## What is needed
Write out every line below that includes the word "model".

§

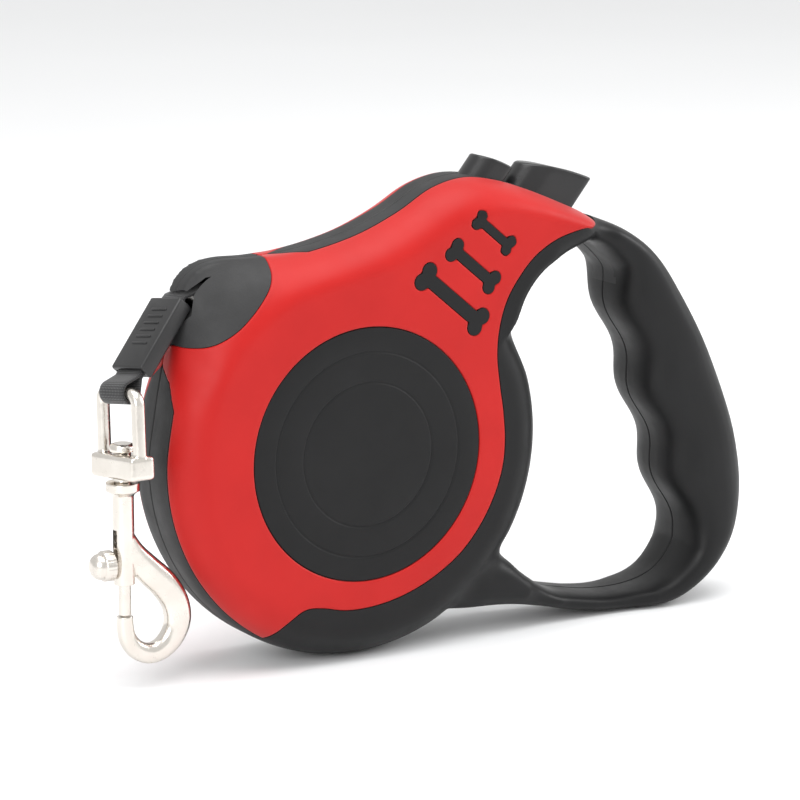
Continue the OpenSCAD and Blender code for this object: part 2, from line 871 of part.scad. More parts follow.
color(steel) on_foot() bolt_spring();
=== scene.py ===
# %% [markdown]
# # A retractable tape leash
# The leash is a clam-shell casing with a red soft-touch skin, a black hand loop, two buttons on its
# shoulder, and a bumper, swivel ring and snap hook on the end of the tape. The frame that comes from the
# mechanical model gives every piece its place, so this lesson only builds surfaces and finishes.
# Lengths are in millimetres about the spool axis until `row()` turns them into metres in the frame.

# %% Load the frame
import math

import bmesh
import bpy
import numpy as np
from mathutils import Matrix, Vector
from mathutils.geometry import delaunay_2d_cdt


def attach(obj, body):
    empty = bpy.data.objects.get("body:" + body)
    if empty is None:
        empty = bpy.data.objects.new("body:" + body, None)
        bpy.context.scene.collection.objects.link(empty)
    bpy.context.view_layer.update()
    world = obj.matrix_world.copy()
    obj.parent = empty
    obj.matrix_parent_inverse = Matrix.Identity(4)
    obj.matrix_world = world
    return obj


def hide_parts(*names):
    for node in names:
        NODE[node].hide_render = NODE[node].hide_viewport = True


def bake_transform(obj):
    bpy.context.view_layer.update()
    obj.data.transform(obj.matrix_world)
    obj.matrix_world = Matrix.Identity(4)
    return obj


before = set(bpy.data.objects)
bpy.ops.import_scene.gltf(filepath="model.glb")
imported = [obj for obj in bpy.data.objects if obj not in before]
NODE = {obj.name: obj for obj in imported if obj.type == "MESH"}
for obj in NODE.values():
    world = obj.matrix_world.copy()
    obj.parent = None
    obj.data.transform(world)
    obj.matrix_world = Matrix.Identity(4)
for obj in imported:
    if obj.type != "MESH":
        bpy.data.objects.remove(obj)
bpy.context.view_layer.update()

SPOOL_AXIS = np.array([-20.2, 0.0, 46.2])

# %% [markdown]
# ## Helpers for curves and solids
# A smooth moulding is mostly a few given stations joined by a curve. A Catmull-Rom curve passes
# through its stations, so a station can be read off a drawing. A loft then joins rings of points into one
# closed skin, which is easier to control than pushing a sphere or a cube about.


# %% Curves
def smooth(stations, steps, closed=False):
    """A curve through the stations, with the given number of steps between two of them."""
    p = np.array(stations, float)
    n = len(p)
    out = []
    for i in range(n if closed else n - 1):
        a, b, c, d = (p[(i + k) % n] if closed else p[min(max(i + k, 0), n - 1)] for k in (-1, 0, 1, 2))
        for t in np.arange(steps) / steps:
            out.append(0.5 * (2 * b + (c - a) * t + (2 * a - 5 * b + 4 * c - d) * t**2
                              + (3 * b - a - 3 * c + d) * t**3))
    if not closed:
        out.append(p[-1])
    return np.array(out)


def resample(line, spacing, closed=False):
    """The same line with points an even distance apart."""
    p = np.array(line, float)
    if closed:
        p = np.vstack([p, p[:1]])
    s = np.concatenate([[0], np.cumsum(np.linalg.norm(np.diff(p, axis=0), axis=1))])
    count = max(3, int(s[-1] / spacing))
    at = np.linspace(0, s[-1], count + 1)
    out = np.stack([np.interp(at, s, p[:, k]) for k in range(p.shape[1])], axis=1)
    return out[:-1] if closed else out


def heading(line):
    """Unit direction along an open line, at each of its points."""
    way = np.gradient(line, axis=0)
    return way / np.linalg.norm(way, axis=1)[:, None]


def inside(points, polygon):
    """True for each point within the closed polygon."""
    x, y = points[:, 0][:, None], points[:, 1][:, None]
    a, b = polygon, np.roll(polygon, -1, axis=0)
    crosses = (a[:, 1] > y) != (b[:, 1] > y)
    rise = np.where(b[:, 1] == a[:, 1], 1e-9, b[:, 1] - a[:, 1])
    return (crosses & (x < (b[:, 0] - a[:, 0]) * (y - a[:, 1]) / rise + a[:, 0])).sum(1) % 2 == 1


# %% Solids
def row(points):
    """Millimetres about the spool axis to metres in the frame."""
    return (np.asarray(points, float) + SPOOL_AXIS) / 1000


def solid(name, points, faces, placed=False):
    """A mesh object with its faces turned outward."""
    mesh = bpy.data.meshes.new(name)
    mesh.from_pydata([tuple(p) for p in (points if placed else row(points))], [], faces)
    mesh.validate()
    obj = bpy.data.objects.new(name, mesh)
    bpy.context.scene.collection.objects.link(obj)
    bm = bmesh.new()
    bm.from_mesh(mesh)
    bmesh.ops.remove_doubles(bm, verts=bm.verts, dist=1e-7)
    bmesh.ops.recalc_face_normals(bm, faces=bm.faces)
    bm.to_mesh(mesh)
    bm.free()
    return obj


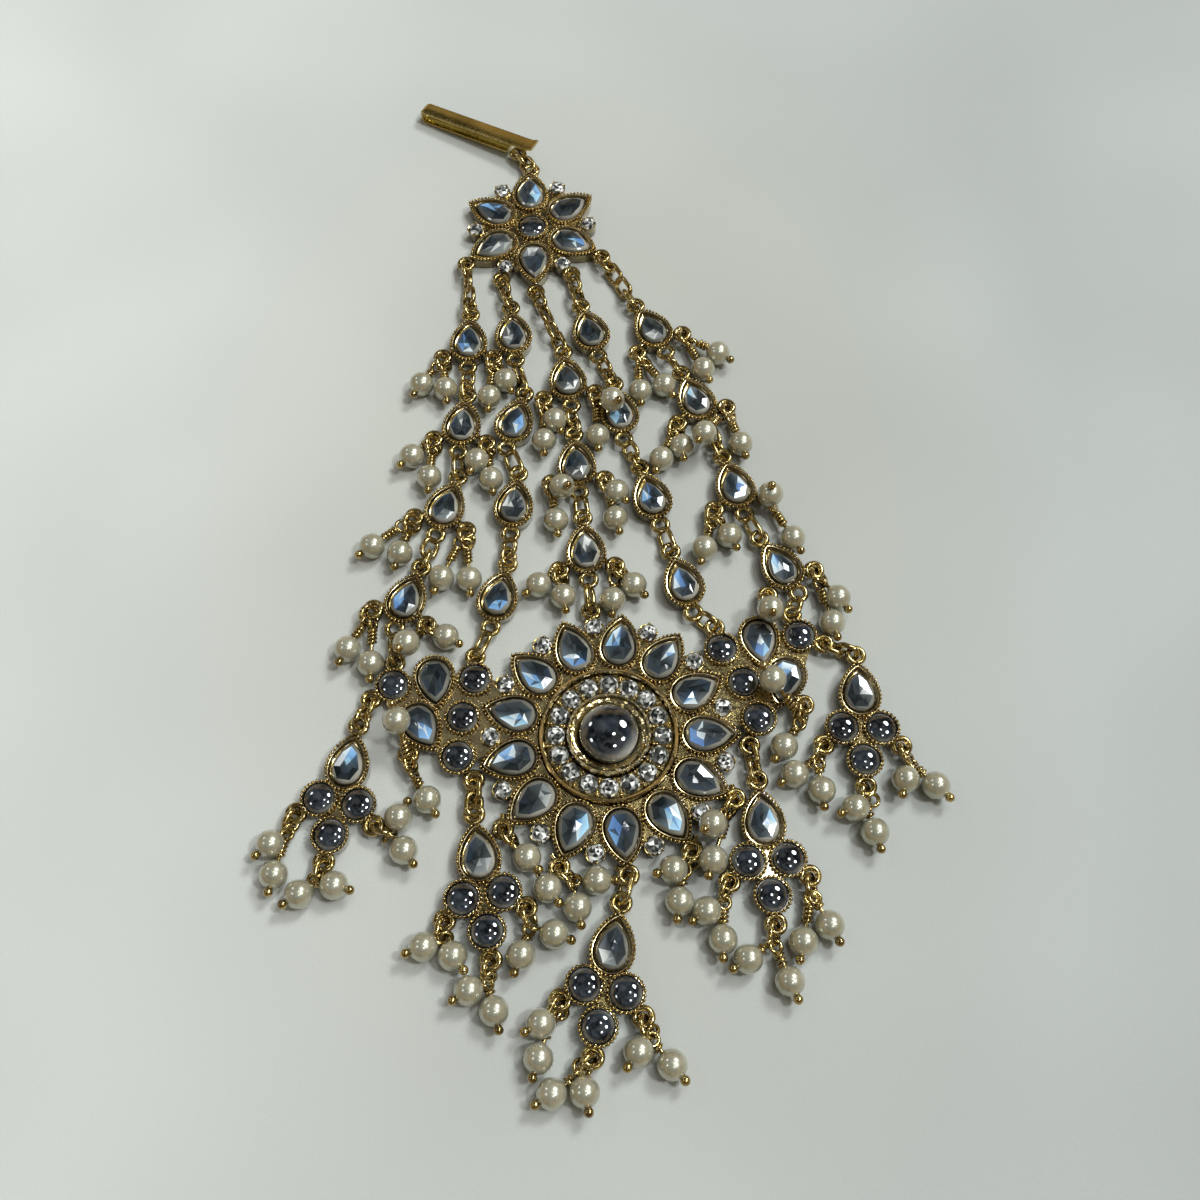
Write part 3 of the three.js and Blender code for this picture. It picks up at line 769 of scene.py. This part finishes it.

§

## Result below
# mechanical model gives every piece its place, so this lesson only builds surfaces and finishes.
bpy.ops.import_scene.gltf(filepath="model.glb")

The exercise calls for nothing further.